Così noi abbiamo una spiegazione del perchè il nostro Comune sorse più tardi degli altri, e la spiegazione del perchè, sin dal principio, esso ebbe un carattere più democratico. E questo ci viene indirettamente confermato dai documenti toscani, nei quali, quando si parla di Firenze, non troviamo quasi mai la parola nobiles, che pure s'incontra assai spesso quando si parla di Pisa, di Siena, di Lucca. Ma oltre di ciò, bisogna osservare che questa cittadinanza (se così dobbiamo ora chiamarla) di Fiorentini, che apparisce già formata prima del Comune, non era costituita quale noi ce la potremmo immaginare oggi. Essa era divisa in un numero grandissimo di piccoli gruppi, sopratutto associazioni di arti e mestieri, le quali erano una trasformazione delle antiche Scholæ romane, quali le troviamo a Ravenna ed a Roma in tutto il Medio Evo. Queste associazioni primitive, informi di arti e mestieri, noi le vediamo a Venezia, fin dal nono secolo, ricordate nella cronaca Altinate. E sebbene i documenti e le cronache di Firenze non ce ne parlino, perchè noi non possiamo pretendere di trovare nè documenti nè cronisti d'un Comune che ancora non esisteva, che ancora non aveva proclamata la sua indipendenza, ciò non basta a negare che la cittadinanza fosse già divisa in gruppi più o meno ordinati e costituiti. Questa divisione anzi è quella che ci fa intendere come mai, prima che fosse nato il Comune, la società potesse prosperare di ricchezza e di forza, tanto da muoversi qualche volta a far guerra per proprio conto. Il governo locale s'andava formando in queste associazioni embrionali, le quali, coi loro capi, reggevano la cittadinanza, senza bisogno d'un governo centrale; così la prosperità poteva crescere e l'indipendenza esistere di fatto, prima che di diritto, prima che il Comune fosse nato. Di maniera che alla contessa Matilde bastava avere nella Città un presidio composto di Fiorentini, i quali, in nome di lei, facevano quello che la Città voleva. Ai Fiorentini non giovava dichiararsi indipendenti prima del tempo. Quando si fossero allora separati dalla Contessa, questa, col solo abbandonarli, li avrebbe lasciati in balìa di tutti quei nobili che d'ogni lato li circondavano. Prima dunque d'arrischiarsi ad un tal passo ardito, dovevano mettersi in grado di poter combattere e demolire i vicini castelli, sentirsi forza sufficiente a condur soli una guerra lunga e difficile. Perciò essi tardarono tanto, e così può dirsi che il Comune esista già prima che sia nato.
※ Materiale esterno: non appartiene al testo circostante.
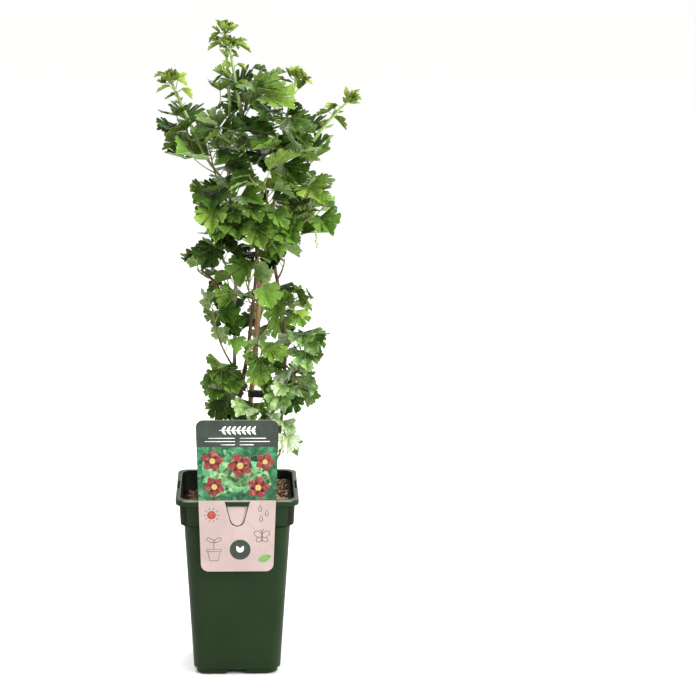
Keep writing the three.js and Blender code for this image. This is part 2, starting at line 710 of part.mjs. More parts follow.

Nel 1081 noi troviamo che l'imperatore Arrigo concedeva ai Lucchesi di poter liberamente commerciare nei mercati di San Donnino e Capannori, dai quali esplicitamente escludeva i Fiorentini. Ciò vuol dire che il commercio di questi era già grande abbastanza e temibile, in un tempo nel quale noi siamo ancora lontani dal veder sorgere il Comune. Con gli artigiani v'erano anche delle famiglie di signori, di grandi, che si chiamavano Sapientes, Boni homines, i quali a Firenze non erano nè conti nè visconti o duchi; erano quasi sempre nobili decaduti, che, non potendo vivere nel contado colla società feudale, s'erano ridotti in Città, o erano nuovi ricchi, saliti su dal popolo, col quale serbavano sempre stretti legami. Erano anch'essi associati fra loro, e possedevano in comune delle torri, intorno alle quali cominciarono a formare le cosidette Compagnie o Società delle torri.